Opinión

Padres quemados

No es nada fácil ser padres. El hecho de traer a este mundo a nuevos seres humanos que desde ese instante primigenio de ruptura con el cobijo materno se colocan bajo nuestra exclusiva responsabilidad, es realmente un acto, no ya de amor, sino de fe ciega, que escapa a roda razón. Siendo sinceros, si antes de ser padres alguien nos iluminara sobre los deberes, responsabilidades, preocupaciones, gastos ordinarios y extraordinarios, privaciones, disgustos, noches insomnes, alteraciones del ánimo y de la salud que hemos de asumir como inevitables por el hecho de tener hijos, preocupaciones que cesarán solo cuando aquéllos vuelen solos a los treinta y pico años (con suerte); si nos advirtiesen de todo ello a priori, antes siquiera de poder intuir qué se siente cuando uno es padre, a muchos les entraría un canguelo tal, que el índice de natalidad, ya de por sí irrisorio por estos lares, se hundiría sin remedio. Siempre digo que ser padres es un acto irracional y de amor supremo, y solo quien ha cruzado su mirada con la clara y virgen de su hijo, quien ha sentido su caricia, ha recibido su sincero beso y escuchado ese te quiero —ese te quiero que un hijo regala a su padre, vencido el pudor que seguramente siente al decirlo, es el más sincero y desgarrador que nunca se haya podido escuchar—, puede entender que aquellas preocupaciones, desvelos y privaciones de las que antes les hablaba merecen la pena.

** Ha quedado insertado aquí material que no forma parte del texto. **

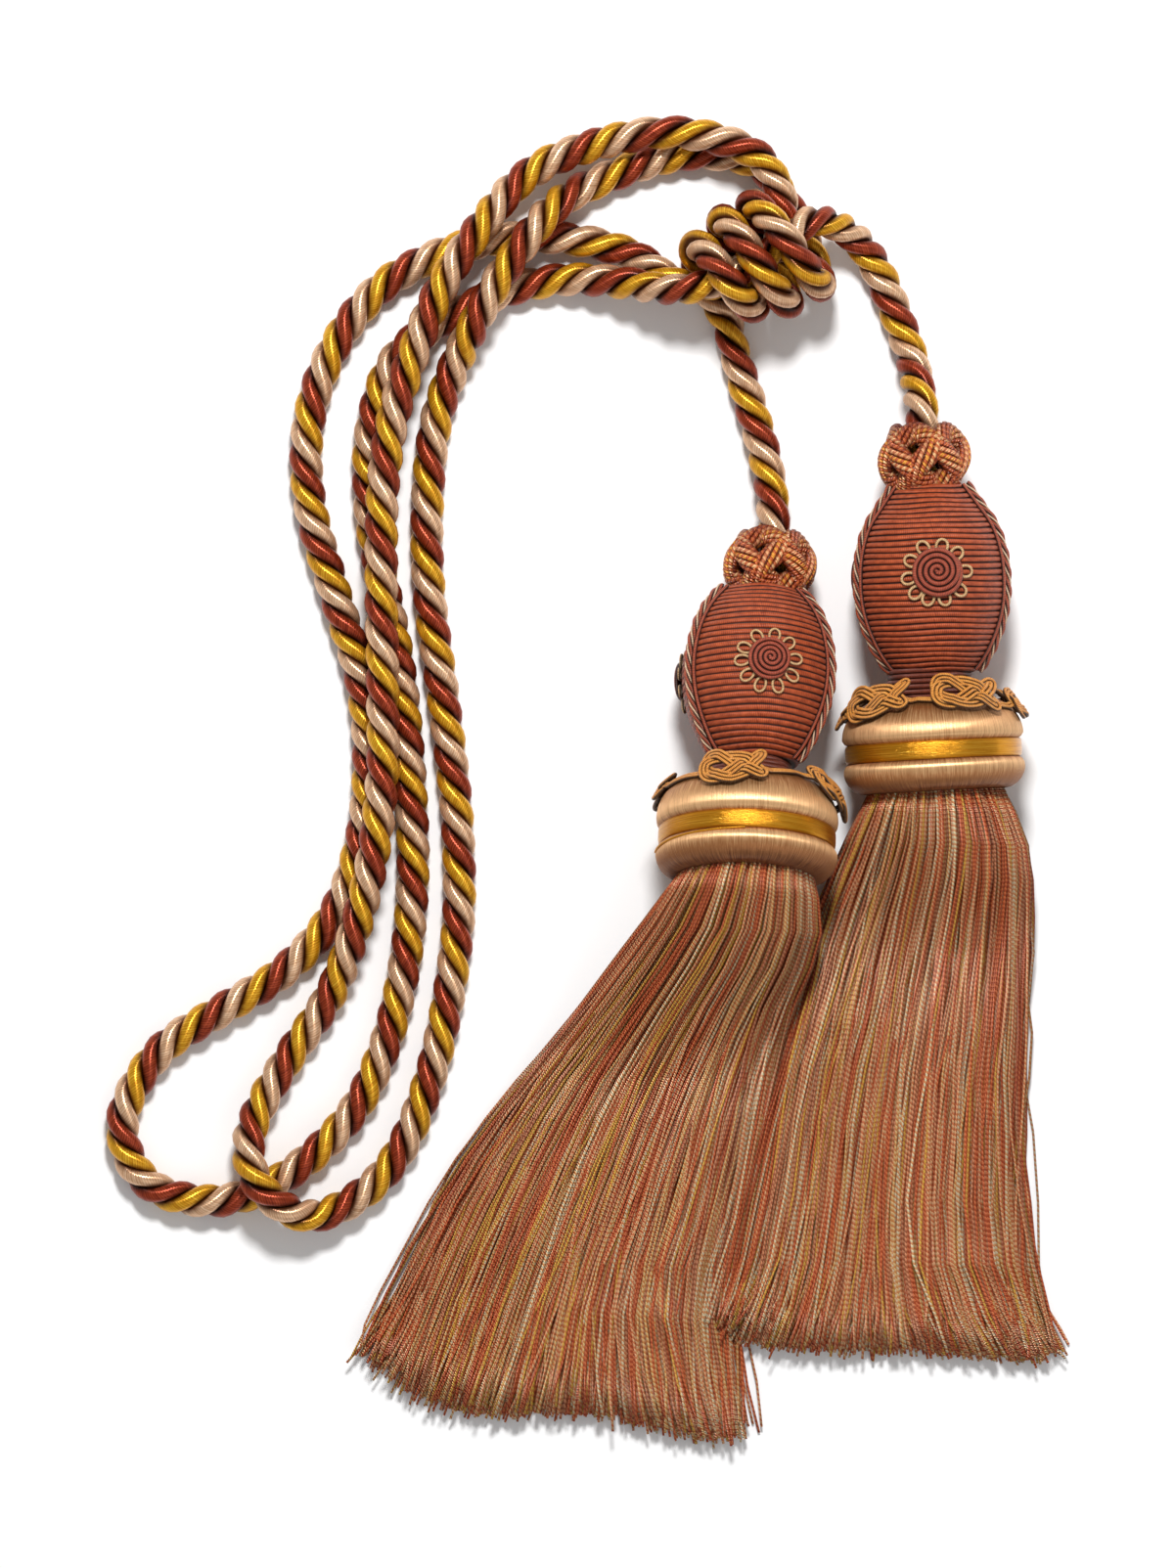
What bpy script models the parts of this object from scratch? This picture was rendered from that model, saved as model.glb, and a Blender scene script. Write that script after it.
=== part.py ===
"""Curtain tieback: one three-strand rope with a wrapped knot and two hanging loops,
and a key tassel at each end. It lies flat on a table, seen from straight above.

Plan positions are in millimetres on the table, x to the right and y away from the skirts;
ORIGIN moves them so that the origin is at the middle of the two tassels' footprint."""

import bmesh
import bpy
from math import atan2, cos, pi, radians, sin, sqrt, tau
from mathutils import Matrix, Vector

MM = 0.001
GAP = 0.3                      # clearance between neighbouring pieces
ORIGIN = (39.41, -48.23)       # middle of the two tassels' footprint in plan

ROPE_RADIUS = 5.6              # over the strands
ROPE_GROOVE = 0.66             # radius in the grooves between strands, as a share
ROPE_LEAD = 25.5               # length of one full turn of a strand
ROPE_STRANDS = 3
ROPE_STEPS_PER_TURN = 5
ROPE_REST = 5.7                # height of its centre line where it lies on the table
KNOT_CENTRE = (54.8, 170.4, 23.1)
KNOT_BEARING = 28.0            # degrees from +x to the knot's own axis
WRAP_RADIUS = 17.4             # to the rope's centre line
WRAP_PITCH = 12.2
KNOT_SQUEEZE = 0.09            # how far the rope is drawn in by the knot
KNOT_NEAR = 30.0
KNOT_FAR = 42.0

BALL_SIDES = 12
BALL_RIB_DEPTH = 0.55
BALL_ARC_SAMPLES = 240
SEAM_CORD_RADIUS = 1.2
SEAM_GIMP_RADIUS = 0.6
SEAM_PITCH = 2.1               # between the middles of a seam's three cords
SEAM_STEPS = 7
SEAM_MARGINS = (1.6, 2.8)      # left free at the ball's lower and upper end
BUTTON_HEIGHT = 2.4
BUTTON_SIDES = 10
PETAL_COUNT = 10
PETAL_NOTCH = 0.78             # how far out the notches between them lie, as a share
PETAL_THICKNESS = 1.0
PETAL_TIP_RISE = 0.1
SLACK = 0.22                   # extra clearance over a facetted surface
SEAM_SLACK = 0.48              # the same under a seam, which crosses the ribs
NECK_RADIUS = 13.4
NECK_END_RADIUS = 12.2
NECK_HALF_FLAT = 0.7           # half the height at its full radius
NECK_EASE = 0.4                # extra clearance under the ball, which leans another way
BUN_SIDES = 18
BUN_RADIUS = 29.6
BUN_GROOVE = (27.6, 2.8)       # its radius and half its height, round the band
BUN_LOWER_LOBE = ((22.0, -13.2), (26.2, -12.0), (28.8, -9.3), (29.7, -6.2))
BUN_UPPER_EDGE = (29.0, 3.8)
SHOULDER_ANGLES = (0, 23, 46, 68, 90)
BAND_WIDTH = 5.0
BAND_RADIUS = 28.9
BAND_ROUNDING = 1.0            # width of its rounded edges
GALLOON_HALF_WIDTH = 1.5
GALLOON_KNOT_HALF_WIDTH = 4.8
GALLOON_KNOT_SPREAD = 24.0     # azimuth from a knot's middle to its end
GALLOON_THICKNESS = 1.2
GALLOON_KNOT_GAIN = 0.3        # how much thicker it is at a knot, as a share
GALLOON_TOP_SHARE = 0.6        # width of its flat top, as a share
GALLOON_STEPS = 30
RUFF_RADIUS = 10.6
RUFF_CORD_RADIUS = 2.15
RUFF_WEAVE = 2.35
RUFF_LEADS = 3
RUFF_BIGHTS = 5
RUFF_STEPS = 40
RUFF_HEIGHT = 6.9
RUFF_CORD_FLATNESS = 1.35
RUFF_EASE = 0.75               # extra clearance over the ball, which leans another way
SKIRT_ROOT_RADIUS = 20.5
SKIRT_ROOT_ARC = 66.0          # half the arc that the lowest and highest rows root on, degrees
SKIRT_ROOT_LEVEL = 4.0         # of the two middle rows, above and below the axis
SKIRT_ROOT_THICKNESS = 1.9
SKIRT_ROOT_DEPTH = 1.2         # how far a root reaches into the heading
SKIRT_SAG = 0.75               # share of the axis height left where the skirt comes down
SKIRT_RAGGED = 5.0             # how much longer or shorter a lock may be
SKIRT_TIP_DROP = 0.9           # height of a lock's tip, as a share of its last section's
HEADING_RADIUS = 23.0
HEADING_TOP = -13.7
HEADING_BOTTOM = -17.1
STRAND_FILL = 0.74             # strand width as a share of its pitch
LOOSE_THREAD = {"start": -84, "sweep": 62, "height": -4.4, "droop": 1.7, "stand_off": 0.75,
                "radius": 0.4, "steps": 6}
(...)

Leo la entrevista a un experto en la materia en la que sostiene que cada vez se dan más casos de burnout parental (puñeteros anglicismos); o sea, piensen en ese trabajador con gesto crispado en la mesa de su oficina, agobiado, sobrepasado, a punto de mandar a la mierda a su jefe y de tirar el ordenador por la ventana, solo que ahora se encuentra en su casa, no puede despotricar contra su jefe porque el jefe es él y no hay ordenadores que destruir sino hijos que le sacan en un momento dado de sus casillas. Son padres que, por un lado, se autoimponen la meta de llegar a ser esos papás perfectos, cuyos hijos deben ser igualmente perfectos, en perfecta armonía en un hogar perfecto (la perfección elevada a la categoría de estilo de vida) y, por otro lado, se frustran, se queman en ese intento vano, en esa autoexigencia absurda de ser los mejores padres para los mejores hijos, lo que les genera una tremenda angustia por no poder cumplir con tal rol. Padres para los que le educación es una pura competición, y preparar a sus hijos para esa carrera tan exigente que es la vida es su casi único cometido. No es aceptable la normalidad o la imperfección, la educación no entiende de fallos, los hijos, desde muy pequeños, han de ser inconformistas, no cabe ser un segundón en el colegio, en el partido del fin de semana, en las clases particulares de inglés, en el conservatorio de música, o en esa retahíla de actividades con las que «matamos» el tiempo libre que tienen los niños para jugar, porque jugar, sépanlo ya de una vez, es secundario, lo importante es que hoy se forjen (a fuego) para que mañana sean personas de provecho para la sociedad (el provecho propio, ya ven, siempre se queda en un segundo plano).    Esa obsesión de los padres por cumplir con tales niveles de exigencia les estalla en las manos cuando no ven cumplidas sus expectativas. Y se frustran, y se queman, y trasladan esa frustración a sus hijos, que pueden llegar a pensar que han fallado a sus padres porque, ¡vaya!, resulta que no son perfectos, les da un poco igual, con doce años,  sacar notable en lugar de sobresaliente, lo que quieren es jugar sin sentirse culpables por ello; lo que quieren son unos padres que, ¡claro!, les han de educar, pero ojalá jugasen alguna vez con ellos, perdiesen tiempo con ellos, disfrutasen de la bendita imperfección.

Ser padre es una tarea hermosa, pero ardua y a veces exasperante. No la convirtamos también en una estresante competición.